The main note of caution came from the RCVS, which said it had concerns about proposals around publishing anti-parasitic medicine prices and about recommended changes to the College’s governance structure.

The Society of Practising Veterinary Surgeons (SPVS) also warned the package would bring significant operational and commercial consequences for practices, echoing an earlier VetSurgeon.org analysis that suggested implementation could cost some practices several thousand pounds.

Elsewhere, the BVA, BVNA and BSAVA all backed the measures proposed by the CMA, and the PDSA welcomed the exemption for charities.

However, whilst greater transparency is undoubtedly a good thing, there are reasons to doubt how much difference some of the CMA’s measures will make in practice.

A price comparison website may make fees for commoditised services easier to compare, but it cannot capture the qualities that many owners actually choose a vet for: judgement, experience, bedside manner and clinical philosophy.

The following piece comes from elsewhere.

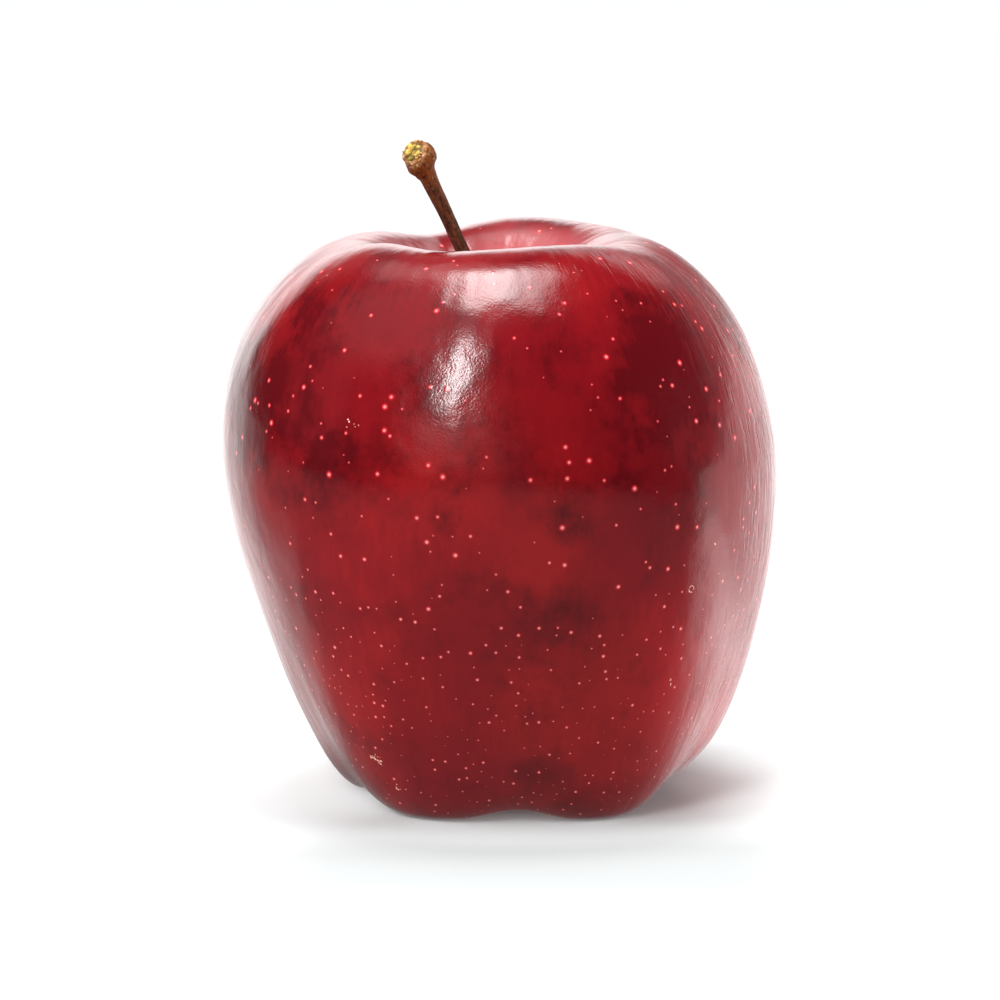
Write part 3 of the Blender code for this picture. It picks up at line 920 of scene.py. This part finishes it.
def add_thread(bm, root, direction, length, radius, bend, joints=3):
    """A thin three-sided thread that bends and tapers to a point. Returns its tip."""
    aside = direction.orthogonal().normalized()
    across = direction.cross(aside)
    rings = []
    for joint in range(joints):
        share = joint / joints
        middle = root + direction * length * share + bend * length * share * share
        width = radius * (1.0 - share * THREAD_TAPER)
        rings.append([
            bm.verts.new(middle + (aside * math.cos(angle) + across * math.sin(angle)) * width)
            for angle in (math.tau * side / THREAD_SIDES for side in range(THREAD_SIDES))
        ])
    tip = root + direction * length + bend * length
    point = bm.verts.new(tip)
    bm.faces.new(rings[0][::-1])
    for low, high in zip(rings, rings[1:]):
        for side in range(THREAD_SIDES):
            after = (side + 1) % THREAD_SIDES
            bm.faces.new((low[side], low[after], high[after], high[side]))
    for side in range(THREAD_SIDES):
        bm.faces.new((rings[-1][side], rings[-1][(side + 1) % THREAD_SIDES], point))
    return tip


def random_vector(dice, spread):
    return Vector([dice.gauss(0.0, spread) for _ in range(3)])


dice = random.Random(DOWN_SEED)
down_bm = bmesh.new()
calyx_bm = bmesh.new()
calyx_bm.from_mesh(calyx.data)
calyx_faces = list(calyx_bm.faces)
face_sizes = [face.calc_area() for face in calyx_faces]
for face in dice.choices(calyx_faces, face_sizes, k=DOWN_HAIRS):
    root = face.calc_center_median() - face.normal * DOWN_RADIUS
    direction = (face.normal + random_vector(dice, DOWN_SPREAD)).normalized()
    if direction.dot(face.normal) < DOWN_FLATTEST:
        direction = face.normal.copy()
    bend = random_vector(dice, DOWN_BEND)
    add_thread(down_bm, root, direction, dice.uniform(*DOWN_LENGTH), DOWN_RADIUS, bend)
calyx_bm.free()

for _ in range(STAMENS):
    angle = dice.uniform(0.0, math.tau)
    apart = STAMEN_RING * math.sqrt(dice.random())
    outwards = Vector((math.cos(angle), math.sin(angle), 0.0))
    start = calyx_middle + outwards * apart
    start.z = calyx_low.z - BELOW_CALYX
    place, *_ = calyx_shape.ray_cast(start, UP)
    if place is None:
        continue
    direction = (outwards * STAMEN_LEAN - UP + random_vector(dice, STAMEN_SPREAD)).normalized()
    bend = random_vector(dice, STAMEN_BEND)
    root = place - direction * STAMEN_SUNK
    tip = add_thread(down_bm, root, direction, dice.uniform(*STAMEN_LENGTH), STAMEN_RADIUS, bend)
    anther = bmesh.ops.create_icosphere(down_bm, subdivisions=1, radius=ANTHER_RADIUS)["verts"]
    for vert in anther:
        vert.co = vert.co * ANTHER_SHAPE + tip

down_material, down_graph = new_material("calyx_down")
down_tone = down_graph.noise(down_graph.object_place(), *DOWN_TONES)
down_colour = down_graph.blend(DOWN_BUFF, DOWN_GREY, down_graph.fade(down_tone, *DOWN_MIX))
surface(down_graph, UNWAXED, down_colour, 0.7 + down_tone * 0.2)

down = made_of("calyx_down", down_bm, down_material)
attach(down, "root")


# ================================================================ the floor
#
# A wide sheet of plain white paper that the apple stands on, with a painted shadow just in front of it
# and painted pools of light beside it, seen by the camera; unseen by it, the paper glows most behind the
# apple and at its sides, and that painted light comes up on to the skin.

FLOOR_SIZE = 12.0
PAPER_WHITE = (0.556, 0.578, 0.580, 1.0)
# a painted shadow, seen by the camera, on the paper just in front of the apple
PAPER_PAINTED_SHADOW = (0.372, 0.387, 0.388, 1.0)
SHADE_NEAR, SHADE_FAR = (-0.021, -0.041), (-0.084, -0.056)  # y between which it fades in and out
SHADE_SLANT = 0.06
SHADE_MIDDLE, SHADE_WIDTH = 0.004, (0.055, 0.025)
PAPER_GRAIN = 6.0  # for each metre
PAPER_PAINTED_LIFT = (0.03, 0.03, 0.03, 1.0)  # a faint painted glow that the camera sees: how much of its white stays in a shadow
PAPER_PAINTED_POOLS = (  # pools of painted light beside the apple and at its front, seen by the camera: middle in x and y, reach in x and y, strength
    (-0.022, 0.004, 0.016, 0.030, 0.30),
    (0.036, 0.004, 0.014, 0.028, 0.12),
    (0.003, -0.026, 0.024, 0.014, 0.14),
)

# The painted glow of each part of the paper, unseen by the camera, that stands in for the light it throws
# back on to
# the skin: its strength, and the distances from the apple, the x, the y or the directions (middle, inner
# and outer degrees) that it fades in between.
FRONT, FRONT_FAR = 0.32, (0.80, 0.22)
RIGHT, RIGHT_X, RIGHT_Y = 1.10, (0.018, 0.045), (-0.030, 0.010)
PATCH, PATCH_X, PATCH_Y, PATCH_FAR = 1.4, (0.044, 0.088), (0.060, 0.025), (0.32, 0.14)
NEAR_LEFT, NEAR_LEFT_X, NEAR_LEFT_Y, NEAR_LEFT_FAR = 0.57, (-0.022, -0.034), (-0.012, 0.020), (0.16, 0.09)
LEFT, LEFT_TURN, LEFT_FAR = 1.05, (-150.0, 12.0, 42.0), (0.03, 0.16)
BEHIND, BEHIND_TURN, BEHIND_FAR = 0.6, (180.0, 20.0, 50.0), (0.08, 0.25)
PAPER = {"Specular IOR Level": 0.0, "Emission Strength": 1.0}
BLACK = (0.0, 0.0, 0.0, 1.0)
WHITE = (1.0, 1.0, 1.0, 1.0)
DEGREES = 180.0 / math.pi


def turn_of(graph, x, y):
    """The direction round the apple in degrees: 0 in front, and 90 on the right."""
    return graph.math("ARCTAN2", x, 0.0 - y) * DEGREES


def turn_between(graph, turn, middle):
    return graph.math("WRAP", turn - middle, 180.0, -180.0)


def near_turn(graph, turn, middle, inner, outer):
    """1 within inner degrees of a direction round the apple, and 0 past outer degrees."""
    return graph.fade(abs(turn_between(graph, turn, middle)), outer, inner)


paper_material, paper_graph = new_material("white_paper")
paper_at = paper_graph.object_place()
paper_x, paper_y, _ = paper_graph.split(paper_at)
paper_far = paper_graph.far(paper_x, paper_y)
paper_turn = turn_of(paper_graph, paper_x, paper_y)
paper_tone = paper_graph.noise(paper_at, PAPER_GRAIN)
paper_patch = (
    paper_graph.fade(paper_x, *PATCH_X) * paper_graph.fade(paper_y, *PATCH_Y)
    * paper_graph.fade(paper_far, *PATCH_FAR)
)
# the painted glow that lights the skin, unseen by the camera
paper_glow = (
    paper_graph.fade(paper_far, *FRONT_FAR) * FRONT
    + paper_graph.fade(paper_x, *RIGHT_X) * paper_graph.fade(paper_y, *RIGHT_Y)
    * (RIGHT + paper_patch * PATCH)
    + paper_graph.fade(paper_x, *NEAR_LEFT_X) * paper_graph.fade(paper_y, *NEAR_LEFT_Y)
    * paper_graph.fade(paper_far, *NEAR_LEFT_FAR) * NEAR_LEFT
    + near_turn(paper_graph, paper_turn, *LEFT_TURN) * paper_graph.fade(paper_far, *LEFT_FAR) * LEFT
    + near_turn(paper_graph, paper_turn, *BEHIND_TURN) * paper_graph.fade(paper_far, *BEHIND_FAR) * BEHIND
)
# the painted shadow in front of the apple
paper_painted_shadow = (
    paper_graph.fade(paper_y - paper_x * SHADE_SLANT, *SHADE_NEAR) * paper_graph.fade(paper_y, *SHADE_FAR)
    * paper_graph.fade(abs(paper_x - SHADE_MIDDLE), *SHADE_WIDTH)
)
# pools of painted light, seen by the camera, beside the apple and at its front
paper_painted_pools = 0.0
for pool_x, pool_y, reach_x, reach_y, strength in PAPER_PAINTED_POOLS:
    aside = (paper_x - pool_x) / reach_x
    ahead = (paper_y - pool_y) / reach_y
    paper_painted_pools = paper_graph.fade(aside * aside + ahead * ahead, 1.0, 0.0) * strength + paper_painted_pools

paper_seen = paper_graph.node("ShaderNodeLightPath", {}, {}, "Is Camera Ray")
paper_white = paper_graph.blend(PAPER_WHITE, PAPER_PAINTED_SHADOW, paper_painted_shadow)
surface(
    paper_graph, PAPER,
    paper_graph.blend(BLACK, paper_white, paper_seen), 0.9 + paper_tone * 0.1,
)
# the paper's painted light: for the skin its glow, for the camera its faint lift and the pools
paper_painted_light = paper_graph.blend(
    paper_graph.joined(paper_glow, paper_glow, paper_glow),
    paper_graph.blend(PAPER_PAINTED_LIFT, WHITE, paper_painted_pools), paper_seen,
)
paper_shader = paper_graph.tree.nodes["Principled BSDF"]
paper_graph.tree.links.new(paper_painted_light.socket, paper_shader.inputs["Emission Color"])

bpy.ops.mesh.primitive_plane_add(size=FLOOR_SIZE)
floor = bpy.context.object
floor.name = "floor"
floor.data.materials.append(paper_material)


# ================================================================ the light
#
# A white studio: a broad soft box overhead, a narrow strip in front on the left, white cards that
# wrap round the back, and soft fills from the front, both sides and above in a dark room.

ROOM = 0.03
CEILING_BOXES = (  # on a ceiling 1 m up: middle, outer and inner reach in x, the same in y, strength
    ((0.020, 0.37, 0.09), (0.04, 0.41, 0.20), 9.0),
    ((-0.065, 0.22, 0.02), (0.04, 0.34, 0.20), 9.5),
)
STRIPS = (  # direction (middle, inner, outer degrees), height (middle, outer, inner), strength
    ((-20.5, 1.0, 4.8), (38.0, 21.0, 9.0), 41.0),
    ((-21.0, 6.0, 18.0), (40.0, 45.0, 20.0), 0.9),  # its halo
)
CARDS = (  # direction round the apple, height, half width, half height (degrees), softness, strength
    (-168.0, 4.0, 21.0, 29.0, 0.30, 1.40),  # the backdrop
    (-160.0, 42.0, 24.0, 16.0, 0.30, 0.20),  # its upper left
    (-148.0, 63.0, 22.0, 9.0, 0.50, 1.4),  # the edge of the soft box behind
    (-177.0, 22.0, 13.0, 10.0, 0.50, 1.20),  # the middle of the backdrop
    (-154.0, -4.0, 20.0, 13.0, 0.45, 0.75),  # its foot on the left
    (158.0, 35.0, 19.0, 10.0, 0.35, 1.20),  # its upper right
    (142.0, -6.0, 42.0, 14.0, 0.25, 0.95),  # the wall low on the right
    (138.0, 12.0, 26.0, 18.0, 0.40, 0.34),  # and above that
    (-66.0, 62.0, 50.0, 24.0, 0.50, 0.60),  # a pale wall far on the left
)
LOWEST_CEILING = 0.01  # share of straight up, so that the ceiling stays finite
FILL_SIZE = 0.40
FILL_TARGET = UP * 0.03
FILLS = (  # soft lights that leave no highlight: place, and power in watts
    (Vector((-0.08, -0.66, 0.05)), 2.7),
    (Vector((-0.56, -0.06, 0.24)), 3.2),
    (Vector((0.62, 0.04, 0.06)), 5.5),
    (Vector((0.0, -0.10, 0.85)), 2.6),
)


def band(graph, value, middle, outer, inner):
    """1 within inner of the middle, and 0 past outer."""
    return graph.fade(abs(value - middle), outer, inner)


world = bpy.data.worlds.new("studio")
bpy.context.scene.world = world
world.use_nodes = True
studio = Graph(world.node_tree)
towards_x, towards_y, towards_z = studio.split(studio.node("ShaderNodeTexCoord", {}, {}, "Generated"))
studio_turn = turn_of(studio, towards_x, towards_y)
studio_rise = studio.math("ARCSINE", towards_z) * DEGREES
ceiling_x = towards_x / studio.math("MAXIMUM", towards_z, LOWEST_CEILING)
ceiling_y = towards_y / studio.math("MAXIMUM", towards_z, LOWEST_CEILING)

light = ROOM
for box_x, box_y, strength in CEILING_BOXES:
    light = light + band(studio, ceiling_x, *box_x) * band(studio, ceiling_y, *box_y) * strength
for strip_turn, strip_rise, strength in STRIPS:
    strip = near_turn(studio, studio_turn, *strip_turn) * band(studio, studio_rise, *strip_rise)
    light = light + strip * strength
for middle, height, half_width, half_height, softness, strength in CARDS:
    aside = turn_between(studio, studio_turn, middle) / half_width
    above = (studio_rise - height) / half_height
    light = light + studio.fade(studio.far(aside, above), 1.0 + softness, 1.0 - softness) * strength
studio_seen = studio.node("ShaderNodeLightPath", {}, {}, "Is Camera Ray")
light = light * (1.0 - studio_seen) + studio_seen
world.node_tree.links.new(light.socket, world.node_tree.nodes["Background"].inputs["Color"])

for number, (place, power) in enumerate(FILLS):
    lamp = bpy.data.lights.new(f"soft_fill_{number}", "AREA")
    lamp.energy = power
    lamp.size = FILL_SIZE
    fill = new_object(lamp.name, lamp)
    fill.location = place
    fill.rotation_euler = (place - FILL_TARGET).to_track_quat("Z", "Y").to_euler()
    fill.visible_glossy = False


# ================================================================ the camera
#
# A long lens, a little above the fruit, looking level with its middle.

CAMERA_DISTANCE = 0.75
CAMERA_ELEVATION = math.radians(9.0)
CAMERA_AIM = Vector((0.0001, 0.0, 0.0404))
CAMERA_LENS = 197.6
CAMERA_NEAREST = 0.01

camera = new_object("camera", bpy.data.cameras.new("camera"))
camera.data.lens = CAMERA_LENS
camera.data.clip_start = CAMERA_NEAREST
back = Vector((0.0, -math.cos(CAMERA_ELEVATION), math.sin(CAMERA_ELEVATION)))
camera.location = CAMERA_AIM + back * CAMERA_DISTANCE
camera.rotation_euler = back.to_track_quat("Z", "Y").to_euler()
bpy.context.scene.camera = camera
bpy.context.scene.view_settings.view_transform = "Standard"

A tool that judges veterinary services primarily on price risks devaluing precisely those aspects of care.

The bigger difficulty is that the reforms focus mainly on transparency, not on the other underlying drivers of cost.

Veterinary medicine has become steadily more sophisticated and expensive, shaped by scientific progress, vets’ understandable desire to do the best possible for the patient in front of them, regulatory expectations, pet insurance, commercial pressures, and society’s changing tolerance of risk.

Until the profession is willing to confront the question of whether modern veterinary medicine is too often presenting clients with levels of investigation and treatment that they cannot afford, or that cost more than they believe it is right to spend on a pet animal, transparency measures alone will not make the controversy disappear. 

Without addressing that deeper issue, the negative headlines are unlikely to go away.